The first few weeks of being a temple worker, they give you time to practice reciting the words before performing the ordinances.All ordinances have specific wording, and by this point, I’ve memorized most of the words, but every minute or so I glance at the cheat sheet hanging on the wall, just to make sure.
Knowing the ordinances is probably the best part of being an ordinance worker. As a patron, I couldn’t keep up with everything. Now, I know every word. I may not always live close to a temple, but the words of the ordinance are close to my heart.
As an ordinance worker in the Celestial Room, I have one job: open the door for patrons when they leave. I’ve heard it said that everywhere in the temple is sacred, but there is something special about this room. Perhaps because in this room I witness the human family, the center of the gospel of Jesus Christ, the purpose of His Atonement.

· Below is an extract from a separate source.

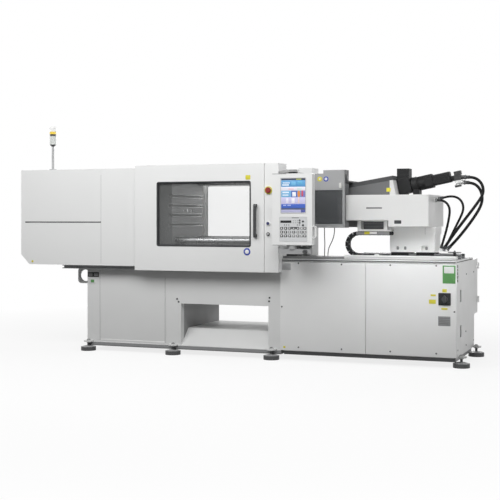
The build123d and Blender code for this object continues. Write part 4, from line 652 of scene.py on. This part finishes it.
def turned(face, centre, profile, tint, sides, corners=0):
    # Circles round the centre, from (lift, radius) pairs; corners makes it a prism with that many sides,
    # each radius then divided by the cosine of the angle from the middle of its side
    ring = circle(sides)
    if corners:
        sector = 2 * np.pi / corners
        angle = np.arange(sides) * 2 * np.pi / sides
        ring = ring / np.cos((angle % sector) - sector / 2)[:, None]
    return loft([onFace(face, centre, ring * max(radius, 0.01), lift) for lift, radius in profile], tint)


def band(face, centre, width, height, radius, section, tint):
    # A closed frame round a rounded outline, from a loop of (lift, inset) pairs
    rings = []
    for lift, inset in section:
        outline = roundedOutline(width - 2 * inset, height - 2 * inset, radius - inset, 8)
        rings.append(onFace(face, centre, outline, lift))
    return loft(rings, tint, looped=True)


def collar(face, centre, outer, inner, depth, tint, edge=0.6, sides=40):
    # A flat ring round a round piece, from a loop of (lift, radius) pairs
    section = [(-0.5, outer), (depth - edge, outer), (depth, outer - edge), (depth, inner + edge),
               (depth - edge, inner), (-0.5, inner)]
    rings = [onFace(face, centre, circle(sides) * radius, lift) for lift, radius in section]
    return loft(rings, tint, looped=True)


sharpAngle = np.radians(35.0)


def assemble(name, shells, body, material, blended=None):
    # One mesh object from several closed shells, with each shell's tint kept as a point colour
    offsets = np.cumsum([0] + [len(points) for points, _, _ in shells])
    points = place(np.concatenate([points for points, _, _ in shells]))
    polygons = [[index + start for index in polygon]
                for start, (_, shellPolygons, _) in zip(offsets, shells) for polygon in shellPolygons]
    mesh = bpy.data.meshes.new(name)
    mesh.from_pydata(points.tolist(), [], polygons)
    colours = np.concatenate([np.tile([*tint, 1.0], (len(shell), 1)) for shell, _, tint in shells])
    attribute = mesh.color_attributes.new("tint", "FLOAT_COLOR", "POINT")
    attribute.data.foreach_set("color", colours.ravel())
    mesh.materials.append(materials[material])
    mesh.shade_smooth()
    mesh.set_sharp_from_angle(angle=sharpAngle)
    piece = bpy.data.objects.new(name, mesh)
    bpy.context.scene.collection.objects.link(piece)
    if blended:
        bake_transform(piece)
    else:
        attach(piece, body)
    return piece


# Windows of the sliding doors: a dark gasket in each door, with a lip over the edge of its pane
windowFrame = {"x": -463, "y": 606.3, "z": 1371.5, "size": (976, 619), "radius": 18,
               "wide": {"front": 17, "rear": 5}, "tone": (0.04, 0.042, 0.045)}
for face, side in (("front", -1), ("rear", 1)):
    centre = (windowFrame["x"], side * windowFrame["y"], windowFrame["z"])
    wide = windowFrame["wide"][face]
    section = [(0, 0.4), (17.5, 0.4), (19.6, -2.5), (20.6, -2.5), (20.6, 0.5 * wide), (19, 0.7 * wide),
               (4, wide), (0, wide)]
    gasket = band(face, centre, *windowFrame["size"], windowFrame["radius"], section, windowFrame["tone"])
    door = face + "_door"
    assemble(door + "_gasket", [gasket], door, "tinted")
print("windows framed")


# Tones of the small pieces, in linear light
tones = {
    "black": (0.016, 0.017, 0.018),
    "dark": (0.055, 0.057, 0.06),
    "slate": (0.13, 0.133, 0.138),
    "grey": (0.26, 0.262, 0.265),
    "silver": (0.5, 0.505, 0.51),
    "pale": (0.72, 0.725, 0.72),
    "white": (0.86, 0.86, 0.85),
    "yellow": (0.66, 0.60, 0.06),
    "blue": (0.05, 0.08, 0.40),
    "green": (0.11, 0.30, 0.10),
}

# Plain plates, marks and rules: (face, centre, width, height, depth, corner radius, tone)
plates = {
    "machine_base": [
        ("front", (-2034.5, -575, 1293), 881, 11, 1.2, 0.7, "dark"),
        ("front", (-2389, -575, 891), 22, 20, 0.8, 2, "yellow"),
        ("front", (-1732.5, -482, 763), 129, 48, 1.4, 3, "black"),
        ("front", (-1765, -483.2, 763), 46, 30, 0.8, 2, "grey"),
        ("front", (-1701, -483.2, 763), 46, 30, 0.8, 2, "grey"),
        ("front", (-1748.5, -482, 694), 81, 54, 1.2, 3, "pale"),
        ("front", (-1742, -483.2, 697), 38, 30, 0.8, 3, "green"),
        ("front", (344, -525, 878), 88, 62, 1.2, 2, "silver"),
        ("front", (-1594, -575, 1325), 4, 880, 0.5, 0.6, "silver"),
        # Pale and grey rules side by side along the clamp base's two folds: painted highlight and painted
        # shade
        ("front", (-1651, -482, 458), 3, 700, 0.6, 0.6, "pale"),
        ("front", (-1657, -482, 458), 3, 700, 0.4, 0.6, "grey"),
        ("front", (-932, -482, 425), 3, 634, 0.4, 0.6, "grey"),
        ("front", (-926, -482, 425), 3, 634, 0.6, 0.6, "pale"),
        # A white rule along the base's bottom ledge: painted highlight
        ("front", (-1291.5, -482, 112), 716, 12, 0.8, 0.6, "white"),
        ("front", (1866, -525, 832), 114, 160, 1.2, 4, "green"),
        ("front", (1866, -526, 872), 88, 58, 1.0, 3, "pale"),
        ("front", (1826, -525, 688), 40, 30, 0.8, 4, "yellow"),
        ("front", (1725, -525, 645), 46, 17, 0.8, 2, "yellow"),
        ("front", (1717.5, -525, 588), 62, 37, 0.8, 2, "yellow"),
        ("front", (1825, -525, 527), 58, 17, 0.8, 8, "yellow"),
        ("front", (1823.5, -525, 418), 109, 85, 1.2, 2, "grey"),
        ("front", (325, -525, 124), 22, 18, 0.8, 2, "yellow"),
        ("front", (1827, -530.9, 613), 111, 111, 1.2, 6, "black"),
        ("right", (1923, -315, 311.5), 67, 106, 1.5, 3, "black"),
        ("right", (1923, -315, 630), 67, 109, 1.5, 3, "black"),
        ("right", (882, -351, 1698), 112, 84, 2.0, 3, "dark"),
        ("right", (882, -351, 1600), 112, 96, 2.0, 3, "slate"),
        ("top", (600, -488, 955), 604, 30, 22, 3, "grey"),
    ] + [("right", (1933, -479, z), 38, 26, 1.5, 2, "black") for z in (903, 871, 839, 807, 775)]
    + [("front", (1823.5, -526.2, z), 96, 4, 0.5, 0.6, "slate") for z in (444, 428, 412, 396)],
    "front_door": [
        ("front", (-2, -625, 1715), 50, 44, 0.8, 8, "yellow"),
    ],
    "guard_door": [
        ("front", (639, -424.3, 1697), 46, 44, 0.8, 20, "yellow"),
        ("front", (639, -424.9, 1697), 17, 17, 0.8, 8, "pale"),
    ],
    "carriage": [
        ("front", (1242, -200, 1597), 40, 36, 0.8, 3, "yellow"),
        ("front", (1367, -362, 1296), 66, 32, 1.0, 4, "dark"),
        ("front", (1617, -140, 1210), 90, 58, 0.8, 3, "silver"),
        ("front", (1617, -140.8, 1210), 84, 52, 0.8, 3, "white"),
        ("front", (1143.5, -359, 1425), 150, 15, 0.8, 2, "grey"),
        ("front", (1111, -205, 1264), 214, 72, 0.8, 2, "slate"),
        ("front", (1111, -205.8, 1283), 206, 3, 0.8, 1, "grey"),
        ("front", (1111, -205.8, 1250), 206, 3, 0.8, 1, "grey"),
        ("front", (1111, -281.4, 1192), 316, 29, 1.4, 3, "grey"),
        ("front", (1057, -282.8, 1194), 51, 25, 0.8, 2, "yellow"),
        ("front", (1117, -282.8, 1194), 67, 21, 0.8, 2, "white"),
    ] + [("front", (x, -140, 1052), 22, 30, 1.0, 6, "grey") for x in (1317, 1387, 1587)],
    "platen": [("right", (-901, 0, z + side * 14), 740, 6, 0.5, 0.5, "silver")
               for z in (1267.5, 1362.5, 1457.5, 1552.5) for side in (-1, 1)],
    "panel": [
        ("front", (398, -875, 1731), 134, 4, 0.6, 0.6, "slate"),
        ("front", (519, -875, 1088), 372, 4, 0.6, 0.6, "slate"),
    ],
}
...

I watch husband and wife, quietly sitting, holding hands. A few friends gathered on a couch, smiling and whispering. Or lone patrons, reading their scriptures, communing with the Savior.
They say the temple is full of symbolism, and I often wonder what symbolism hides in the architecture and design. I scan the crown molding, the chandelier, the windows. Why these flowers? Why these colors? I wish I could stay here for the rest of my shift.
It’s later in the morning, a slightly more reasonable time to come to the temple. My last rotation is in the women’s dressing room, where I direct incoming patrons to empty lockers to change into their white attire. The Celestial Room is where I witness family—this is where I witness sisterhood.
Women file in, two, three, even five at a time. The temple is a melting pot: faithful women of every age and ethnicity come to serve in the Lord’s House. This House, this gospel, connects us. There is no unity like it.
I push past the heavy temple door, though not as heavy as it was earlier. I emerge from the rounded staircase. The flowers are alive with color, the fountain gushing with water. The world is brighter, for the Son has risen.